- #1
OlicityFangirl
Homework Statement
Hey all, another problem. There is a 1 meter wooden panel that is on a frictionless surface. A puck is placed on one end of the panel and is pushed towards the other side. The mass of the panel is 10 times that of the puck. Also, there is a friction coefficient of uk=0.15 between the puck and the board. I have to find the minimal initial velocity that the puck must have to be able to slide off the board.
Homework Equations
Conservation of Energy: K1 + U1 + Wother = K2 + U2
Work: W=Fs
Friction Force: Fk= ukN
Kinetic Energy: 0.5mv2
Newton's Second Law: F=ma
Kinematics: x= xo + vot + 0.5at2
The Attempt at a Solution
First thing I've done is set up the conservation of energy equation. The puck's initial kinetic energy is converted to kinetic energy of the wooden panel and some is "lost" as friction (Wother). Using this logic, and adjusting the mass of the wooden panel in terms of the puck, my conservation equation is the following:
0.5mvo2 = 5mvp2 + ukmgs
I need to find the unknown vp (the velocity of the panel when the puck has crossed the entire panel). This is where I'm not sure what to do. I decided to go with kinematics, and where I end up is a huge mess and I'm not sure I can isolate vo. Here is my work/methodology:
The movement of the panel is caused by the reactionary force of the kinetic friction acting on the puck. Thus the force is the same as the kinetic friction force (mass of panel is adjusted for):
Fk,r = ukmg=10map
ap = [ukmg] / 10m = 0.1ukg
This is the acceleration, and I need to find the velocity when the puck is at x=1. Acceleration is a=vt, so I need to find how long it takes for the puck to travel 1 m.
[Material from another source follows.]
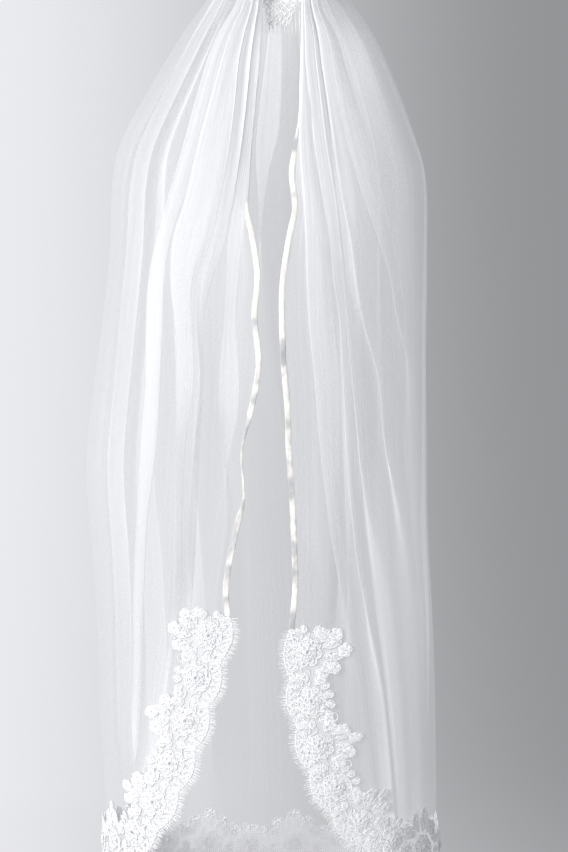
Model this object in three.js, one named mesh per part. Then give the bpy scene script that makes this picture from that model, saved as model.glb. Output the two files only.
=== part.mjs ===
// A one-tier bridal veil of soft white tulle, gathered on a hair comb. It falls in
// folds over the shoulders, open at the front, with satin ribbon down both front
// edges and scalloped floral lace round the lower corners and the hem.
//
// Millimetres, +Z up. The wearer faces -Y and +X is on the right from the front.
// The origin is the middle of the comb's bar, which is where the veil is pinned on.
//
// The cloth is one surface. "turn" goes round it: 0 is the left front edge, 1 the
// left side, 2 the middle of the back, 3 the right side and 4 the right front edge.
// "level" goes down it: 0 is the gathered header and each row of LEVELS adds 1.

import * as THREE from 'three';

// Driving dimensions
const TULLE_WALL = 1.5;
const TRIM_WALL = 1.2; // ribbon and lace
const TRIM_GAP = 2.3; // between the tulle and the trim that lies on it
const SEAM_GAP = 0.4; // between pieces that meet end to end
const RIBBON_WIDTH = 7;
const LACE_WIDTH = 74;
const MOTIF_PITCH = 62; // one flower and one scallop of the lace
const SCALLOP = 9; // how far a scallop stands out from the hem line
const ROUNDNESS = 0.75; // power of the sections: 1 is an ellipse, less is squarer
const FOLD_STEEPNESS = 0.13; // a fold stands out at most this share of its width
const COLUMNS_PER_FOLD = 4;
const BACK_FOLDS = 13;
const LOWER_ROWS = 10; // rows of facets between the neck and the hem

const COMB = { width: 72, height: 8, thick: 3, teeth: 14, toothWidth: 2.2, toothLength: 36 };
const FRILL = { left: -22, right: 28, top: 3.4, length: 40, taper: 0.62, wall: 1.2, spikes: 7 };

const WHITE_TULLE = { color: 0xf7f7f8, roughness: 0.9, metalness: 0 };
const WHITE_SATIN = { color: 0xf2efe9, roughness: 0.35, metalness: 0 };
const WHITE_LACE = { color: 0xf4f4f5, roughness: 0.8, metalness: 0 };
const CLEAR_COMB = { color: 0xe6e2da, roughness: 0.3, metalness: 0 };

// The sections of the cloth from the header down. left and right are how far the
// sides stand from the middle, yFront, yMid and yBack the depth of the front edges,
// of the sides and of the back, and the front edges may lie lower than the back.
const LEVELS = [
  { name: 'header', zFront: 4.4, zBack: 4.4, left: 34, right: 36, yFront: -3, yMid: 0, yBack: 3 },
  { name: 'rise', zFront: 24, zBack: 34, left: 42, right: 43, yFront: -6, yMid: 4, yBack: 16 },
  { name: 'crown', zFront: 30, zBack: 60, left: 58, right: 58, yFront: -12, yMid: 10, yBack: 46 },
  { name: 'ridge', zFront: 19, zBack: 64, left: 76, right: 75, yFront: -18, yMid: 18, yBack: 80 },
  { name: 'fall', zFront: -12, zBack: 28, left: 96, right: 95, yFront: -26, yMid: 26, yBack: 106 },
  { name: 'neck', zFront: -60, zBack: -50, left: 142, right: 141, yFront: -40, yMid: 32, yBack: 124 },
  { name: 'shoulder', zFront: -172, zBack: -172, left: 209, right: 189, yFront: -62, yMid: 34, yBack: 140 },
  { name: 'arm', zFront: -240, zBack: -240, left: 228, right: 208, yFront: -78, yMid: 32, yBack: 146 },
  { name: 'chest', zFront: -345, zBack: -345, left: 235, right: 209, yFront: -98, yMid: 30, yBack: 152 },
  { name: 'bust', zFront: -485, zBack: -485, left: 249, right: 209, yFront: -108, yMid: 31, yBack: 158 },
  { name: 'waist', zFront: -635, zBack: -635, left: 265, right: 210, yFront: -104, yMid: 34, yBack: 164 },
  { name: 'hip', zFront: -765, zBack: -765, left: 256, right: 212, yFront: -108, yMid: 35, yBack: 169 },
  { name: 'thigh', zFront: -900, zBack: -900, left: 250, right: 216, yFront: -111, yMid: 36, yBack: 174 },
  { name: 'knee', zFront: -1050, zBack: -1050, left: 246, right: 219, yFront: -113, yMid: 36, yBack: 178 },
  { name: 'hem', zFront: -1240, zBack: -1240, left: 240, right: 221, yFront: -114, yMid: 36, yBack: 182 },
];
const CROWN = 2; // the level at the top of the pouf
const NECK = 5; // the level where the pouf ends and the straight fall begins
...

I used this as my equation for the motion of the puck on the wooden panel:
x = vot - 0.5ukgt2 = 1m
vot - 0.5ukgt2 - 1 = 0
Using the quadratic formula, I found the following solution:
t= [-vo + (vo2 - 4ukg)0.5] / ukg
I plugged this into the equation for the velocity of the panel (vp = at), getting (the 0.1 is from accounting for the mass of the panel vs puck):
vp = 0.1(-vo + (vo2 - 4ukg)0.5)
I've plugged this back into my energy conservation equation, and now the equation is a sizable mess and I'm not sure I can isolate vo. Is there any mistake in my math/logic, an easier way to find vb I haven't thought of, or am I just going to have to work through the complicated equation I'm at now?